Human beings have always been against God, because God insists that we live His way, but that resistance, that rebellion, has not stopped the incredible love of God that we see in Jesus. The apostle Paul declares the good news to us. “But God demonstrates His own love toward us, in that while we were yet sinners, Christ died for us.” When we were dead in our sins, when we had never given God the time of day, when we harbored nothing but hatred for God, God did not return our hatred to us. He took our hate and turned it into a manifestation of His love for us. The worst that we can throw at God does not, can not, has not stopped Him from loving us so much that He died for us.

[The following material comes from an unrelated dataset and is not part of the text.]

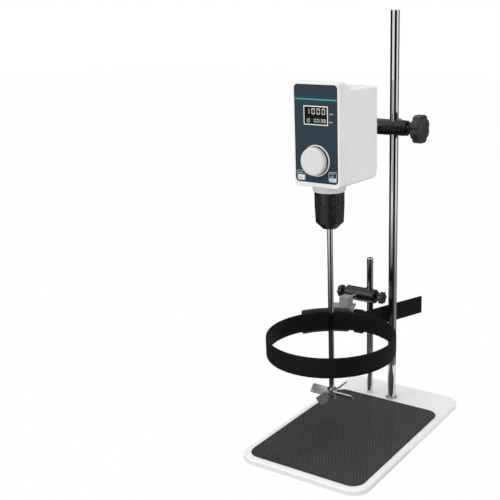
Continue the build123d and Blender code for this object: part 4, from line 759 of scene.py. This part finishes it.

If you are a sinner tonight, know that Christ was born for you. He took your brokenness and weakness onto Himself and took it to the cross so that you might have eternal life, starting now. Even if you have never done a single good deed in your life, God is calling out to you to receive Him tonight. If you are a saint tonight, know that the only reason you are is because God loves you. Even if you’ve been walking with God for years and you do all kinds of good things, living like a Christian should, remember that a saint is nothing more than a sinner who knows their sin, grieves over it and trusts, not in their own ability to do more good than bad, but only in Christ’s love and mercy.

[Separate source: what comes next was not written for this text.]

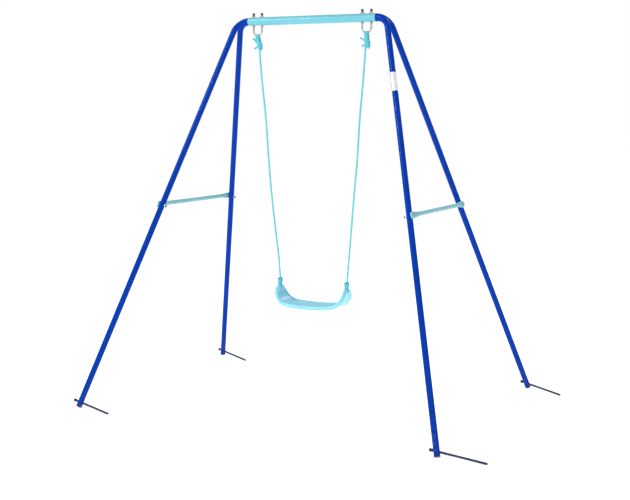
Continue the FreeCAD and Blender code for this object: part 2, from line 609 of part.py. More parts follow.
# cut ends: points measured from the middle of the upper knot
tail_points = {
    "left": [(-2, -6, 2), (-14, -9, 16), (-27, -10, 29)],
    "right": [(-5, -6, -4), (-16, -9, 8), (-27, -11, 19)],
}
stub_points = [(6, -2, -4), (-21, -9, -15)]
lower_loops = []
for side in sides:
    sign = sides[side]
    eye_x = sign * size("hanger_centre")
    knot_x = eye_x + knot_shift[side]
    # eye: over the hanger's lowest stretch and down into the knot
    wrap = size("hanger_rod / 2 + rope_clearance") + rope_radius
    half_neck = rope_radius + size("rope_clearance")
    neck_z = knot_z + size("knot_half_height / 2")
    shoulder_z = hinge_height - rope_radius
    front_leg = [Vector(knot_x, -half_neck, neck_z), Vector(eye_x, -wrap, shoulder_z),
                 Vector(eye_x, -wrap, hinge_height)]
    rear_leg = [Vector(eye_x, wrap, hinge_height), Vector(eye_x, wrap, shoulder_z),
                Vector(knot_x, half_neck, neck_z)]
    front_edges, eye_radii = rounded_route(front_leg)
    rear_edges, eye_radii = rounded_route(rear_leg)
    print(f"rope_eye_{side}: radii {[round(r) for r in eye_radii]} and {wrap:.1f} over the rod")
    over = Part.Arc(Vector(eye_x, -wrap, hinge_height), Vector(eye_x, 0, hinge_height + wrap),
                    Vector(eye_x, wrap, hinge_height)).toShape()
    feature(f"rope_eye_{side}", tube_along(front_edges + [over] + rear_edges, rope_radius))

    knot = doc.addObject("Part::Ellipsoid", f"rope_knot_{side}")
    bind(knot, "Radius1", "knot_half_height")
    bind(knot, "Radius2", "knot_half_width")
    bind(knot, "Radius3", "knot_half_width")
    knot.Placement = Placement(Vector(knot_x, 0, knot_z), Rotation())

    # the hanging run ends just above the seat's knot, and points at its middle
    seat_knot = Vector(seat_shift + sign * tip_x, 0, seat_knot_z)
    route = [Vector(x, y, knot_z - drop * rope_stretch) for x, y, drop in rope_points[side]]
    above_knot = (route[-1] - seat_knot).normalize()
    end_gap = size("seat_knot_diameter / 2 + rope_clearance")
    edges, radii = rounded_route(route + [seat_knot])
    edges[-1] = Part.LineSegment(edges[-1].Vertexes[0].Point, seat_knot + above_knot * end_gap).toShape()
    run = tube_along(edges, rope_radius)
    length = Part.Wire(edges).Length
    print(f"rope_{side}: length {length:.0f}, radii {[round(r) for r in radii]}, volume ratio",
          round(run.Volume / (math.pi * rope_radius ** 2 * length), 4))
    feature(f"rope_{side}", run)

    for name, points in (("tail", tail_points[side]), ("stub", stub_points)):
        edges, radii = rounded_route([knot.Placement.Base + Vector(*point) for point in points])
        print(f"rope_{name}_{side}: radii {[round(r) for r in radii]}")
        feature(f"rope_{name}_{side}", tube_along(edges, rope_radius))

    ball = doc.addObject("Part::Sphere", f"seat_knot_{side}")
    bind(ball, "Radius", "seat_knot_diameter / 2")
    ball.Placement = Placement(seat_knot, Rotation())

    # loop: out of the knot, down both faces of the seat's tip and through its hole
    half_loop = size("seat_web / 2 + rope_clearance") + rope_radius
    hole_z = size("seat_tip_z - seat_hole_drop")
    turn_z = hole_z + half_loop
    x = seat_knot.x
    # the knot keeps this much of each end of the loop
    kept = rope_radius / 2
    outer_edges, loop_radii = rounded_route(
        [Vector(x + kept, 0, seat_knot_z - kept), Vector(x + half_loop, 0, size("seat_tip_z")),
         Vector(x + half_loop, 0, turn_z)])
    inner_edges, loop_radii = rounded_route(
        [Vector(x - half_loop, 0, turn_z), Vector(x - half_loop, 0, size("seat_tip_z")),
         Vector(x - kept, 0, seat_knot_z - kept)])
    print(f"seat_loop_{side}: radii {[round(r) for r in loop_radii]} and {half_loop:.1f} under the web")
    under = Part.Arc(Vector(x + half_loop, 0, turn_z), Vector(x, 0, hole_z),
                     Vector(x - half_loop, 0, turn_z)).toShape()
    loop_edges = outer_edges + [under] + inner_edges
    feature(f"seat_loop_{side}", tube_along(loop_edges, rope_radius))
    groove = tube_along(loop_edges, rope_radius + size("rope_clearance"))
    lower_loops.append(feature(f"seat_groove_{side}", groove))

# ---- seat -----------------------------------------------------------------------------------------------

# band: the seat's curve seen from the front, one thickness all along
half_thick = size("seat_thickness / 2")
curl = size("seat_curl_radius")
bulge = size("seat_bulge_x")
tip_z = size("seat_tip_z") - half_thick
bottom_z = size("seat_bottom_z") + half_thick
curl_centre = Vector(bulge - curl, 0, bottom_z + curl + size("seat_curl_rise"))
lean_in = math.atan2(bulge - tip_x, tip_z - curl_centre.z)


def curl_point(angle, offset):
    """A point of the right-hand curl; angle 0 is outwards, -90 degrees straight down."""
    radius = curl + offset
    return curl_centre + Vector(radius * math.cos(angle), 0, radius * math.sin(angle))


flat_angle = math.radians(-83)


def seat_outline(offset):
    """Right half of one skin of the band, from the tip down and in to the middle."""
    tip = Vector(tip_x, 0, tip_z) + Vector(math.cos(lean_in), 0, math.sin(lean_in)) * offset
    curl_top = curl_point(lean_in, offset)
    curl_mid = curl_point((lean_in + flat_angle) / 2, offset)
    curl_end = curl_point(flat_angle, offset)
    # the middle stretch is one wide arc, tangent to the curl and level at the seat's centre
    slope = math.pi / 2 + flat_angle
    wide = curl_end.x / math.sin(slope)
    centre = Vector(0, 0, curl_end.z + wide * math.cos(slope))
    half_way = centre + Vector(wide * math.sin(slope / 2), 0, -wide * math.cos(slope / 2))
    lowest = centre + Vector(0, 0, -wide)
    return tip, curl_top, curl_mid, curl_end, half_way, lowest


def mirror(point):
    return Vector(-point.x, point.y, point.z)


def skin_edges(points):
    tip, curl_top, curl_mid, curl_end, half_way, lowest = points
    right = [Part.LineSegment(tip, curl_top), Part.Arc(curl_top, curl_mid, curl_end),
             Part.Arc(curl_end, lowest, mirror(curl_end))]
    left = [Part.Arc(mirror(curl_end), mirror(curl_mid), mirror(curl_top)),
            Part.LineSegment(mirror(curl_top), mirror(tip))]
    return [item.toShape() for item in right + left]


under_skin = seat_outline(half_thick)
upper_skin = seat_outline(-half_thick)
crown = Vector(tip_x, 0, tip_z) + Vector(-math.sin(lean_in), 0, math.cos(lean_in)) * half_thick
right_tip = Part.Arc(under_skin[0], crown, upper_skin[0]).toShape()
left_tip = Part.Arc(mirror(under_skin[0]), mirror(crown), mirror(upper_skin[0])).toShape()
outline = Part.Wire(Part.__sortEdges__(skin_edges(under_skin) + [left_tip] + skin_edges(upper_skin)
                                       + [right_tip]))
half_depth = size("seat_depth / 2")
band = Part.Face(outline).extrude(Vector(0, 2 * half_depth, 0))
band.translate(Vector(0, -half_depth, 0))

# side view: full depth along the bottom, and half an ellipse over each upturned end
shoulder = Vector(0, half_depth, bottom_z + size("seat_shoulder_rise"))
crest = Vector(0, 0, size("seat_tip_z"))
middle = Vector(0, 0, shoulder.z)
if half_depth > crest.z - middle.z:
    dome = Part.Ellipse(shoulder, crest, middle)
else:
    dome = Part.Ellipse(crest, shoulder, middle)
far_shoulder = Vector(0, -half_depth, shoulder.z)
arc = Part.ArcOfEllipse(dome, dome.parameter(shoulder), dome.parameter(far_shoulder)).toShape()
if arc.valueAt((arc.FirstParameter + arc.LastParameter) / 2).z < middle.z:
    arc = Part.ArcOfEllipse(dome, dome.parameter(far_shoulder), dome.parameter(shoulder)).toShape()
low = size("seat_bottom_z") - through / 4
corners = [shoulder, Vector(0, half_depth, low), Vector(0, -half_depth, low), far_shoulder]
sides_below = [Part.LineSegment(a, b).toShape() for a, b in zip(corners, corners[1:])]
side_view = Part.Face(Part.Wire(Part.__sortEdges__([arc] + sides_below)))
prism = side_view.extrude(Vector(4 * bulge, 0, 0))
prism.translate(Vector(-2 * bulge, 0, 0))
plain_seat = band.common(prism).removeSplitter()
seat_blank = feature("seat_blank", plain_seat, Placement(Vector(seat_shift, 0, 0), Rotation()))
grooves = fuse("seat_grooves", lower_loops)
cut("seat", seat_blank, grooves)

# ---- blank sticker on the front right leg ----------------------------------------------------------------

front_right = next(leg for leg in legs if leg.name == "front_right")
label_middle = front_right.at_height(size("label_centre_z"))
label_height = size("label_height")
start = math.radians(size("label_start_degrees"))
facing = Vector(math.cos(start), math.sin(start), 0)
sector = cylinder("label_outside", "leg_diameter / 2 + label_gap + label_thickness", "label_height",
                  frame_at(label_middle + front_right.along * (label_height / 2), facing,
                           -front_right.along))
sector.Angle = size("label_wrap_degrees")
core = cylinder("label_inside", "leg_diameter / 2 + label_gap", "label_height * 2",
                frame_at(label_middle + front_right.along * label_height, facing, -front_right.along))
cut("leg_label", sector, core)

doc.recompute()

# ---- checks and files -------------------------------------------------------------------------------------

leg_names = [leg.name for leg in legs]
nodes = ["crossbar"]
nodes += [f"{part}_{name}" for part in ("upper_leg", "lower_leg", "foot_cap", "peg", "peg_cap")
          for name in leg_names]
nodes += ["spreader_left", "spreader_right", "spreader_bolts", "spreader_nuts", "spreader_nut_caps"]
nodes += ["hanger_left", "hanger_right", "hanger_washers", "hanger_top_nuts", "hanger_under_nuts",
          "hanger_rod_caps"]
nodes += [f"{part}_{side}" for part in ("rope_eye", "rope_knot", "rope", "rope_tail", "rope_stub",
                                        "seat_knot", "seat_loop") for side in sides]
nodes += ["seat", "leg_label"]

for item in doc.Objects:
    if "Invalid" in item.State or "Error" in item.State:
        raise RuntimeError(f"{item.Label} failed: {item.State}")
os.makedirs("parts", exist_ok=True)
for name in nodes:
    item = doc.getObject(name)
    item.Label = name
    shape = item.Shape
    if shape.isNull() or not shape.isValid() or not shape.Solids:
        raise RuntimeError(f"{name} has no valid solid")
    print(f"{name}: {len(shape.Solids)} solid(s), {shape.Volume:.0f} mm3")
    shape.exportStep(f"parts/{name}.step")
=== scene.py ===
import json
import math
import bpy
import numpy as np
from mathutils import Matrix, Vector

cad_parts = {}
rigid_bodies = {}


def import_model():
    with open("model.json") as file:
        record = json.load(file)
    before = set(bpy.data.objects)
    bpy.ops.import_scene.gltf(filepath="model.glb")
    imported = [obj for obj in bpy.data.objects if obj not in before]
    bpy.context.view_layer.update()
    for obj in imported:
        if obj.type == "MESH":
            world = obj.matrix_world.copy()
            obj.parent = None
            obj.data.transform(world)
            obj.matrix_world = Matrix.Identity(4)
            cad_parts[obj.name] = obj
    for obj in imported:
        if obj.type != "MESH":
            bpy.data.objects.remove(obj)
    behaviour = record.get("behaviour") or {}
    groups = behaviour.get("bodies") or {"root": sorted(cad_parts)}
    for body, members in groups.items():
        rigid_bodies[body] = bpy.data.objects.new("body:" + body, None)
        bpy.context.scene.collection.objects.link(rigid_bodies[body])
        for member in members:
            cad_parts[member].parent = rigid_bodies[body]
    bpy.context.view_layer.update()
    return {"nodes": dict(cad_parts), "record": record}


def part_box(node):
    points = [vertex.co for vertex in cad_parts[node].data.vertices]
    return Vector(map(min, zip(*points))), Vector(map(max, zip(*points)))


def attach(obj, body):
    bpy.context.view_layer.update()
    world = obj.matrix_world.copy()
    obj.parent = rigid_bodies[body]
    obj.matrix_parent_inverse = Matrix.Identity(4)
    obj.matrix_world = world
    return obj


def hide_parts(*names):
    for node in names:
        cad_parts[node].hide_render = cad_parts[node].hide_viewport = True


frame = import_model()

nodes = frame["nodes"]
print("frame loaded:", len(nodes), "nodes")

# camera
camera = {
    "place": (2.398, -4.7455, 1.3634),
    "yaw": 0.4447,        # radians from +Y, towards -X
    "pitch": -0.1262,
    "roll": 0.002,
    "lens": 65.21,
    "shift": (-0.0359, 0.0064),
}


def makeCamera():
    lens = bpy.data.cameras.new("Camera")
    lens.lens = camera["lens"]
    lens.shift_x, lens.shift_y = camera["shift"]
    eye = bpy.data.objects.new("Camera", lens)
    bpy.context.scene.collection.objects.link(eye)
    yaw, pitch, roll = camera["yaw"], camera["pitch"], camera["roll"]
    ahead = Vector((-math.sin(yaw) * math.cos(pitch), math.cos(yaw) * math.cos(pitch), math.sin(pitch)))
    right = Vector((math.cos(yaw), math.sin(yaw), 0))
    up = right.cross(ahead)
    rolledRight = right * math.cos(roll) + up * math.sin(roll)
    rolledUp = up * math.cos(roll) - right * math.sin(roll)
    turn = Matrix((rolledRight, rolledUp, -ahead)).transposed()
    eye.matrix_world = Matrix.Translation(camera["place"]) @ turn.to_4x4()
    bpy.context.scene.camera = eye


makeCamera()


# small helpers

def pickNothing():
    if bpy.context.object and bpy.context.object.mode != "OBJECT":
        bpy.ops.object.mode_set(mode="OBJECT")
    bpy.ops.object.select_all(action="DESELECT")


def pick(piece):
    pickNothing()
    piece.select_set(True)
    bpy.context.view_layer.objects.active = piece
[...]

Regardless of who you are tonight, we are gathered to celebrate the single greatest event in all of history. The God of the universe, the one who created everything there is, who has created each and every one of us, has become a creature and lived among us. God has taken our brokenness and shortcoming and taken it upon Himself, empowering us to really be the children of God. What is more, He has done this without us doing anything first. God has made the first move, God has done the work, God has sent His Spirit into our hearts. Let us rejoice and live as the people of God, knowing that, since we follow Jesus, we will be opposed, but knowing that God transforms even our opposition into the force that binds us to Him all the more closely. Let us give our praises to the God who can save even us. Let us pray.